The private road up to IBM's Almaden Research Centre, out beyond the edges of the last suburbs of San Jose, offers unexpected vistas that let a visitor imagine a California of the past, long before it became the 31st state in 1850.
But a visit to the facility, one of 12 IBM labs over six continents, reveals research on the cutting edge of the future. Much of the work here is "blue sky" research, where staff – including eight fellows, eight distinguished engineers, 13 master inventors and 12 members of the IBM Academy of Technology – work at imagining a technological future at least five to 10 years, and sometimes decades, ahead of now.
“It’s one of the last real industrial labs, so we can take a longer view,” says research staff member Eben Haber. “That kind of timetable is a real luxury in understanding very hard and complicated problems.”
He has a particular interest in the point where people interact with technology, not just technology itself. “Many times, the problem is not, ‘can I do something’, but ‘does it do something for people?’” he says.
A personal fascination is how people use social media, and what can be learned about an individual from their social media posts, the language they use and the pattern of their activity.
A practical application is to help companies understand and market to their customers – or potential customers – better. But when such information has to be gleaned from terabytes of data, the challenge is difficult.
Haber has been doing research that couples large-scale data analysis of posts on the social media site Twitter with established research in psycholinguistics that can discern personality types from the kind of language an individual uses. This could be useful to marketers, as responses to online marketing campaigns are far lower than direct mail or phone campaigns.
With $170 billion spent annually on direct marketing in the US, it is potentially quite a breakthrough – and not just for advertisers. It can be a wake-up call for individuals to understand better the value of their personal data, he says.
“It’s possible to learn a lot from tweets,” he says, especially when they are compared with past data, a Twitter user’s profile information, and other seemingly innocuous details spread around social media.
His experiment, which mined three months of tweets, identified 90 million distinct individuals, of whom 15 million were recently active on the site. The goal was to sift through all those individuals to try and find people who might be interested, say, in taking out a mortgage.
Of the tweets flagged as most likely to indicate such an individual, some 50 per cent turned out to identify people who, on close examination, clearly were interested in buying a house, he says.
“On the whole, this was remarkably precise in trying to find the right people,” says Haber, especially when direct marketing across all mediums, tends to be scattergun, with a measly 2 per cent success rate.
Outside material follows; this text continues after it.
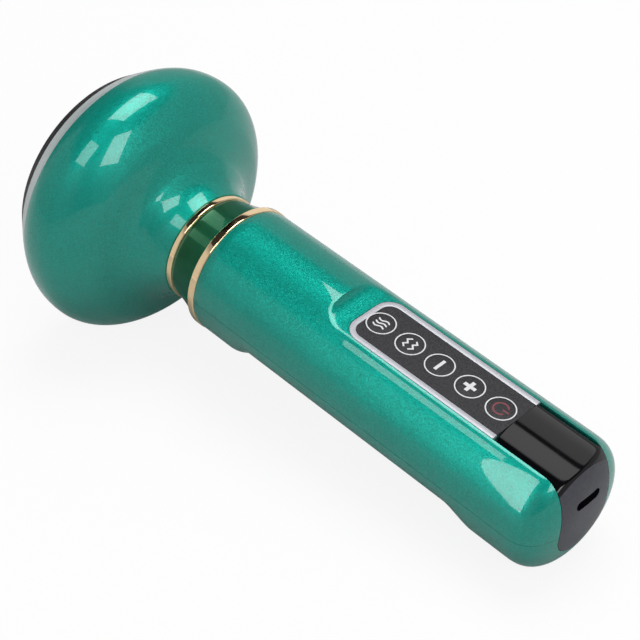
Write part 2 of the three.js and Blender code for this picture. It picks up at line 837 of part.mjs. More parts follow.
function key(z) {
  const cap = pinY(0, z, keyRadius, flatY, pocketY - keyGap / 2);
  return cap.add(pinY(0, z, keyStemRadius, flatY + keyGap, stemEndY, tinySides));
}

// End insert: a skin that follows the handle's front, end and back
function endInsert() {
  const skin = outerBody.subtract(cavity).intersect(insertColumn(0));
  const slot = plateZ(slotShape(socketWidth, socketHeight), capBase, handleTop + overrun);
  return skin.subtract(slot.translate([0, usbY, 0]));
}

const usbMouth = handleTop - handleWall - usbSetback;
const usbBase = usbMouth - usbShellLength;

function usbSection(inset) {
  return slotShape(usbShellWidth - inset * 2, usbShellHeight - inset * 2);
}

function usbShell() {
  const outer = plateZ(usbSection(0), usbBase, usbMouth);
  const inner = plateZ(usbSection(usbShellWall), usbBase + usbShellWall, usbMouth + overrun);
  return outer.subtract(inner).translate([0, usbY, 0]);
}

function usbTongue() {
  const x = usbTongueWidth / 2;
  const y = usbTongueThickness / 2;
  const root = usbMouth - usbTongueLength - overrun;
  const backing = plateZ(usbSection(usbShellWall + fit), usbBase + usbShellWall, root);
  const blade = block(-x, x, -y, y, root - lap, usbMouth - overrun);
  return backing.add(blade).translate([0, usbY, 0]);
}

// Boards
function mainBoard() {
  let board = block(-boardHalfWidth, boardHalfWidth, boardFrontY, boardBackY, boardBase, boardTop);
  const half = switchSize / 2;
  for (const z of keyHeights) {
    board = board.add(block(-half, half, boardFrontY - switchHeight, boardFrontY + lap, z - half, z + half));
    board = board.add(pinY(0, z, buttonRadius, stemEndY + keyTravel, boardFrontY, tinySides));
  }
  const x = chipSize / 2;
  for (const z of [keyHeights[1], keyHeights[keyCount - 2]]) {
    board = board.add(block(-x, x, boardBackY - lap, boardBackY + chipHeight, z - x, z + x));
  }
  const front = boardFrontY - overrun;
  for (const [holeX, z] of boardScrewPlaces) {
    board = board.subtract(pinY(holeX, z, pilotRadius, front, boardBackY + overrun, tinySides));
  }
  return board;
}

function boardScrew([x, z]) {
  const tip = boardBackY - boardScrewLength;
  return pinY(x, z, screwShankRadius, tip, boardBackY + lap, tinySides)
    .add(pinY(x, z, screwHeadRadius, boardBackY, boardBackY + screwHeadHeight, tinySides));
}

function usbBoard() {
  return block(-usbBoardHalfWidth, usbBoardHalfWidth, boardBackY, usbBoardBackY,
    boardTop - usbBoardOverlap, usbMouth - overrun);
}

// Pump train
const thinTubeRadius = thinTubeBore + thinTubeWall;
const portX = cavityRadius - lipThickness - seatGap - thinTubeRadius - fit;
const portZ = pumpBase + pumpHeadHeight / 2;
const motorScrewX = pumpRadius * motorScrewShare;
const motorScrewPlaces = [[-motorScrewX, pumpY], [motorScrewX, pumpY]];

function pumpHead() {
  const barbLow = pumpBase - barbLength;
  const body = turned([
    [0, pumpBase + lap], [barbBore, pumpBase + lap], [barbBore, barbLow], [barbRadius, barbLow],
    [barbRadius, pumpBase], [pumpRadius, pumpBase], [pumpRadius, pumpFrameBase], [0, pumpFrameBase],
  ], neckSides);
  const bridge = block(pumpInnerRadius, portX, -portRadius, portRadius, pumpBase, portZ);
  const lug = rodAt(portX, 0, portRadius, pumpBase, portZ);
  const barb = rodAt(portX, 0, thinBarbRadius, pumpBase + lap, portZ + portReach, tinySides);
  return joined([body, bridge, lug, barb]).translate([0, pumpY, 0]);
}

function pumpDiaphragm() {
  const top = pumpFrameBase + diaphragmThickness;
  return rodAt(0, pumpY, pumpRadius * diaphragmShare, pumpFrameBase, top, neckSides);
}

function pumpFrame() {
  const plateLow = motorBase - pumpPlate;
  const bore = motorBossRadius + fit;
  let body = turned([
    [pumpInnerRadius, pumpFrameBase], [pumpRadius, pumpFrameBase], [pumpRadius, motorBase],
    [bore, motorBase], [bore, plateLow], [pumpInnerRadius, plateLow],
  ], neckSides).translate([0, pumpY, 0]);
  const half = pumpRadius * pumpWindowShare / 2;
  const low = pumpFrameBase + pumpWindowRise;
  const reach = pumpRadius + overrun;
  body = body.subtract(block(-half, half, pumpY - reach, pumpY, low, low + pumpWindowHeight));
  for (const [x, y] of motorScrewPlaces) {
    body = body.subtract(rodAt(x, y, pilotRadius, plateLow - overrun, motorBase + overrun, tinySides));
  }
  return body;
}

function pumpMotor() {
  const bore = shaftRadius + runningGap;
  const bossLow = motorBase - motorBoss;
  const boreTop = motorBase + shaftGrip;
  const top = motorBase + motorLength;
  let body = turned([
    [0, boreTop], [bore, boreTop], [bore, bossLow], [motorBossRadius, bossLow],
    [motorBossRadius, motorBase], [motorRadius, motorBase], [motorRadius, top], [0, top],
  ], neckSides).translate([0, pumpY, 0]);
  const tip = motorBase - pumpPlate + motorScrewLength + pilotGap;
  for (const [x, y] of motorScrewPlaces) {
    body = body.subtract(rodAt(x, y, pilotRadius, motorBase - overrun, tip, tinySides));
  }
  return body;
}

function pumpRotor() {
  const shaft = rod(shaftRadius, eccentricBase + lap, motorBase + shaftGrip - seatGap);
  const discRadius = pumpRadius * eccentricShare;
  const disc = rodAt(eccentricOffset, 0, discRadius, eccentricBase, eccentricBase + eccentricHeight);
  return shaft.add(disc).translate([0, pumpY, 0]);
}

function motorScrew([x, y]) {
  const seat = motorBase - pumpPlate;
  const low = seat - motorScrewHead;
  const headRadius = pumpRadius * motorScrewHeadShare;
  const tip = seat + motorScrewLength;
  return turned([
    [0, low], [headRadius, low], [headRadius, seat],
    [screwShankRadius, seat], [screwShankRadius, tip], [0, tip],
  ], tinySides).translate([x, y, 0]);
}

function batteryCell() {
  const tip = batteryTop + terminalHeight;
  const terminalRadius = batteryRadius * terminalShare;
  return turned([
    [0, batteryBase], [batteryRadius, batteryBase], [batteryRadius, batteryTop],
    [terminalRadius, batteryTop], [terminalRadius, tip], [0, tip],
  ], neckSides).translate([0, batteryY, 0]);
}

// Release valve with its plunger on the right, vibration motor with its weight on the left
const sideBase = batteryBase + sideStart;
const valveTop = sideBase + valveLength;
const buzzerTop = sideBase + buzzerLength;
const sideTurn = THREE.MathUtils.degToRad(sideAngle);
const valveReach = cavityRadius - seatGap - valveRadius;
const buzzerReach = cavityRadius - seatGap - buzzerRadius;
const valvePlace = [valveReach * Math.cos(sideTurn), -valveReach * Math.sin(sideTurn)];
const buzzerPlace = [-buzzerReach * Math.cos(sideTurn), -buzzerReach * Math.sin(sideTurn)];

function atPlace(body, [x, y]) {
  return body.translate([x, y, 0]);
}

function releaseValve() {
  const bore = plungerRadius + runningGap;
  const floor = valveTop - plungerLength - seatGap;
  const inlet = sideBase - portReach;
  return atPlace(turned([
    [0, inlet], [thinBarbRadius, inlet], [thinBarbRadius, sideBase], [valveRadius, sideBase],
    [valveRadius, valveTop], [bore, valveTop], [bore, floor], [0, floor],
  ], smallSides), valvePlace);
}

function valvePlunger() {
  const low = valveTop - plungerLength + valveTravel;
  return atPlace(rod(plungerRadius, low, valveTop + valveTravel + seatGap), valvePlace);
}

function vibrationMotor() {
  const bore = buzzerShaftRadius + runningGap;
  const floor = buzzerTop - weightHeight;
  return atPlace(turned([
    [0, sideBase], [buzzerRadius, sideBase], [buzzerRadius, buzzerTop],
    [bore, buzzerTop], [bore, floor], [0, floor],
  ], smallSides), buzzerPlace);
}

function vibrationWeight() {
  const low = buzzerTop + seatGap;
  const high = low + weightHeight;
  const reach = weightRadius + overrun;
  const cut = block(-reach, reach, buzzerShaftRadius / 2, reach, low - overrun, high + overrun);
  const shaft = rod(buzzerShaftRadius, buzzerTop - weightHeight + seatGap, high, tinySides);
  return atPlace(rod(weightRadius, low, high).subtract(cut).add(shaft), buzzerPlace);
}

// Air tubes: nozzle to pump, and pump to release valve
function suctionTube() {
  const low = barbBase + seatGap;
  const high = pumpBase - seatGap;
  return tube([
    [0, 0, low], [0, 0, low + barbLength], [0, 0, (low + high) / 2], [0, 0, high - barbLength * 2],
    [0, pumpY, high - barbLength], [0, pumpY, high],
  ], tubeBore + tubeWall, tubeBore);
}

function valveTube() {
  const [x, y] = valvePlace;
  const low = portZ + fit;
  const high = sideBase - fit;
  return tube([
    [portX, pumpY, low], [portX, pumpY, low + portReach], [portX, pumpY, low + portReach * 2],
    [(portX + x) / 2, (pumpY + y) / 2, (low + high) / 2],
    [x, y, high - portReach * 2], [x, y, high - portReach], [x, y, high],
  ], thinTubeRadius, thinTubeBore);
}

// The whole massager
const massager = new THREE.Group();

function place(name, body, finish) {
  const mesh = new THREE.Mesh(geometryOf(body), finishes[finish]);
  mesh.name = name;
  massager.add(mesh);
}

place('cup_rim', cupRim(), 'gloss');
place('trim_ring', trimRing(), 'silver');
place('head_shell', headShell(), 'paint');
place('neck_ring_lower', neckRing(headHeight, neckBase, lowerRingRadius), 'gold');
place('neck_band', neckBand(), 'olive');
place('neck_ring_upper', neckRing(neckTop, mouth, upperRingRadius), 'gold');
place('front_shell', frontShell(), 'paint');
place('back_shell', backShell(), 'paint');
place('panel_frame', panelFrame(), 'silver');
place('control_overlay', controlOverlay(), 'film');
const keyNames = ['key_wave', 'key_pulse', 'key_minus', 'key_plus', 'key_power'];
keyNames.forEach((name, i) => place(name, key(keyHeights[i]), 'film'));
place('end_insert', endInsert(), 'gloss');
place('usb_shell', usbShell(), 'steel');
place('usb_tongue', usbTongue(), 'plastic');

place('cup_floor', cupFloor(), 'plastic');
place('heating_plate', heatingPlate(), 'steel');
magnetPlaces.forEach((at, i) => place(`magnet_${i + 1}`, magnet(at), 'steel'));
place('light_ring', lightRing(), 'diffuser');
place('suction_nozzle', suctionNozzle(), 'plastic');
place('nozzle_grille', nozzleGrille(), 'steel');
place('nozzle_filter', nozzleFilter(), 'white');
place('cup_seal', cupSeal(), 'rubber');
place('light_board', lightBoard(), 'board');
place('head_chassis', headChassis(), 'plastic');
chassisScrewPlaces.forEach((at, i) => place(`chassis_screw_${i + 1}`, chassisScrew(at), 'steel'));

place('suction_tube', suctionTube(), 'rubber');
place('pump_head', pumpHead(), 'plastic');
place('pump_diaphragm', pumpDiaphragm(), 'rubber');
place('pump_frame', pumpFrame(), 'plastic');
place('pump_rotor', pumpRotor(), 'brass');
place('pump_motor', pumpMotor(), 'steel');
motorScrewPlaces.forEach((at, i) => place(`motor_screw_${i + 1}`, motorScrew(at), 'steel'));
place('valve_tube', valveTube(), 'rubber');
place('release_valve', releaseValve(), 'steel');
place('valve_plunger', valvePlunger(), 'brass');
place('vibration_motor', vibrationMotor(), 'steel');
place('vibration_weight', vibrationWeight(), 'brass');
place('battery_cell', batteryCell(), 'cell');
place('main_board', mainBoard(), 'board');
boardScrewPlaces.forEach((at, i) => place(`board_screw_${i + 1}`, boardScrew(at), 'steel'));
place('usb_board', usbBoard(), 'board');

export default massager;
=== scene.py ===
# Electric cupping massager: a wide suction cup head on a straight handle.
# Lengths in this script are millimetres in the frame of the model, and every
# mesh is scaled to metres when it is made.

import math
from types import SimpleNamespace

import bmesh
import bpy
from mathutils import Matrix, Vector

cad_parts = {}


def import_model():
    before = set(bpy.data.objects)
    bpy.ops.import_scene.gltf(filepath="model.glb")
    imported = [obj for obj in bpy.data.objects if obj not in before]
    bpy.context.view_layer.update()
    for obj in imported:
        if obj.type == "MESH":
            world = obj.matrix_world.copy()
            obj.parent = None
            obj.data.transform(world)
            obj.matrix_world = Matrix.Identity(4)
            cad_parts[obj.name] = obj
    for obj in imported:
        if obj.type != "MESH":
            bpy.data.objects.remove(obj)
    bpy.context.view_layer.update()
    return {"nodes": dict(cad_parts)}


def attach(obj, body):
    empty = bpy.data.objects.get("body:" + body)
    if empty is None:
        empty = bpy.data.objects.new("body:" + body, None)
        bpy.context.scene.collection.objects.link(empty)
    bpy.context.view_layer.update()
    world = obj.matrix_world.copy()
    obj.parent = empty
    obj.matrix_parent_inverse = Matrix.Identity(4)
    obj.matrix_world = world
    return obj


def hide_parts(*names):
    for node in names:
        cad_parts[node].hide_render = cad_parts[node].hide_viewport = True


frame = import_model()

MM = 0.001
scene = bpy.context.scene
scene.view_settings.view_transform = "Standard"

# Camera: the viewing place of the photograph, solved from its outlines
CAMERA_AT = Vector((276.317, -347.839, 331.556))
CAMERA_FORWARD = Vector((-0.549466, 0.686666, -0.476002))
CAMERA_UP = Vector((-0.456569, -0.723891, -0.517229))
CAMERA_LENS = 99.374
CAMERA_SENSOR = 36.0
CAMERA_CLIP = 0.02, 20.0

# Head: its outline is four Bezier arcs, rim, bulge, shoulder and cove
BULGE_R, BULGE_Z = 42.85, 18.0
HEAD_TOP = 46.0
HEAD_ARCS = (
    ((33.8, 0), (40.55, 9), (BULGE_R, 11.5), (BULGE_R, BULGE_Z)),
    ((BULGE_R, BULGE_Z), (BULGE_R, 22.5), (39.9, 26.4), (34.5, 30.4)),
    ((34.5, 30.4), (31.69, 32.48), (25.58, 34.3), (22.97, 37.06)),
    ((22.97, 37.06), (21.8, 38.3), (18.36, 40.57), (17.6, HEAD_TOP)))
ARC_STEPS = 120
HEAD_WALL = 2.4
COLLAR_HEIGHT = 3.5
COLLAR_REACH = 1.2
WALL_CLEAR = 0.5
RIM_TOP = 4.4
TRIM_TOP = 9.7
TRIM_LEDGE = 6.8
SLEEVE_R = 31.4
SLEEVE_TOP = 16.0
CUP_WALL_R = 28.4
MOUTH_R = 30.2
FACE_INNER_R = 30.7
FACE_OUTER_R = 33.3
RIM_ROLL = 0.16
SHELL_ROLL = 0.2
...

His research group used Twitter “because it is the most open of the social media sites” – most tweets are readable by anyone – and also because it is easy to get data for research. Twitter makes it possible to gather tweets directly, and there is a whole market of resellers who package very large Twitter data sets, he says.
But Haber does not just view these potential marketing capabilities from the perspective of a an advertiser. He is just as interested in the larger questions – and some of the concerns – that this type of big data analysis exposes.
He avoids using social media himself and notes with bemusement that he is not sure why people are willing to be so open on social media sites. Even something as innocent as a publicly posted birthday wish reveals information useful to marketers – or identity thieves, for that matter, he notes.
He is not sure whether Twitter users will be alarmed or indifferent to having their data mined in this way for direct marketing.
“We’re doing some experiments right now to understand how people feel about it. I think there’s a lot of issues, of people not realising how public some of this is. People give up a lot of information for a free service [such as Twitter or Facebook].”
But that isn’t necessarily the exchange people will want, or that services will be on offer, in future. “That’s the dominant [business] model right now, but I can foresee better models. For example, you might give your data to a trusted party and you’d receive some portion of the proceeds” that marketers would pay to gain access to your data.
“When it comes down to it, I think people don’t realise what their data is worth. It’s a discussion that needs to be had,” says Haber.
If the techniques he is exploring really work, there would probably be a value for social media users too, he argues. If marketing pitches could be more finely tuned, “you’d receive 10 or 20 instead of thousands” of emails or other online marketing appeals, and more appropriate advertising than, say, the ubiquitous diet tip ads.
While the short-term purpose of his group’s work is to support customers, the longer-term objective is also to do some deep thinking about how technology can support the use of data in places where privacy laws are much stronger than they are in the US (as in Europe).
Haber also wonders whether technology could be used to avoid exposing what type of person you are by the words you use – a kind of psycholinguistic scrambler, perhaps. He is also doing an experiment to see how many and what type of responses he gets when sending out tweets to unknown people. A software program that automatically sends out tweets to thousands of people identified through the same big data analysis as being interested in travel to a particular destination. The goal is to attempt to crowd-source recommended sites for travel information.
“I’m surprised at how many people will respond to an unknown entity on Twitter,” he says.
But what surprises him even more “is just how much you can learn from data. From a little piece of information, you can infer a lot.”